Questions of organization

Before the 9th Soviet congress the organizatory questions of our industry, under the new conditions created by state capitalism, had not been adequately formulated. The 9th congress created the basis of re-organization. We have had to pass from the principle of various central distribution authorities, from strict centralism, to autonomy of the economic undertakings.

The fundamental organizing cell of our industry, which we have designated with the word “trust”, has proved an element of essential vitality. We do not form these trusts mechanically all after one pattern, but every consideration is accorded to economic and technical conditions in each separate case. The other form of organization of our industry, the union of the separate trusts into syndicates, has also proved to be of lasting value. More than 50 per cent of our trusts are united in syndicates.

What are the conclusions to be drawn from the situation of our industry thus describe!? We must above all recognize the fact that during the past year, industry has passed the dead point of the crisis of the last few years. This preliminary step has been taken, it is greater in light industry than in heavy. There are signs that this development will proceed further, for the living forces of the proletariat are working for it, and these forces strengthen industry both quantitatively and qualitatively.

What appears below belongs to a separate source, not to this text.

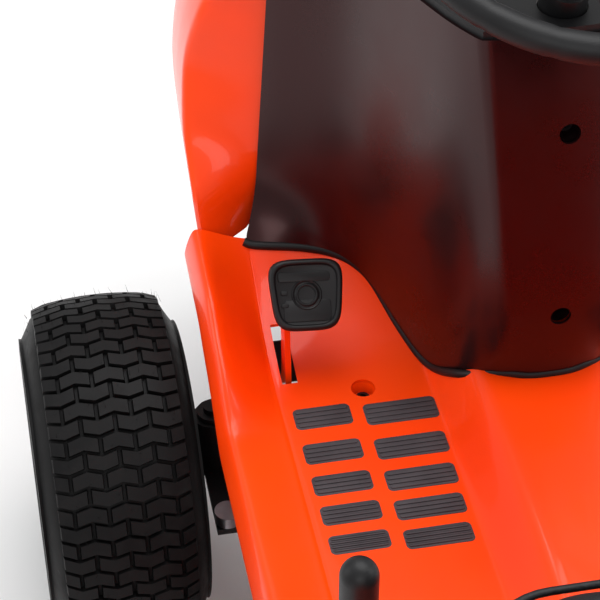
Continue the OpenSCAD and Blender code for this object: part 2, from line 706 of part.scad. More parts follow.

The commanding position incorporated in our nationalized state industry has remained completely in the hands of the proletariat We can look to the coming year with much greater confidence than we could at last year’s congress, when our industry was still inexperienced in the New Economic Policy. We are able to wait, and we are able to demand conditions favorable to us from the foreign capitalists who are beginning to stream towards us.

Our New Economic Policy sets us the task of encountering foreign and inland capital – where their appearance is unavoidable – with a mighty and centralized state industry. Thia year has demonstrated that we are equal to this task, and we are fully convinced that next year our positions will be finally secured.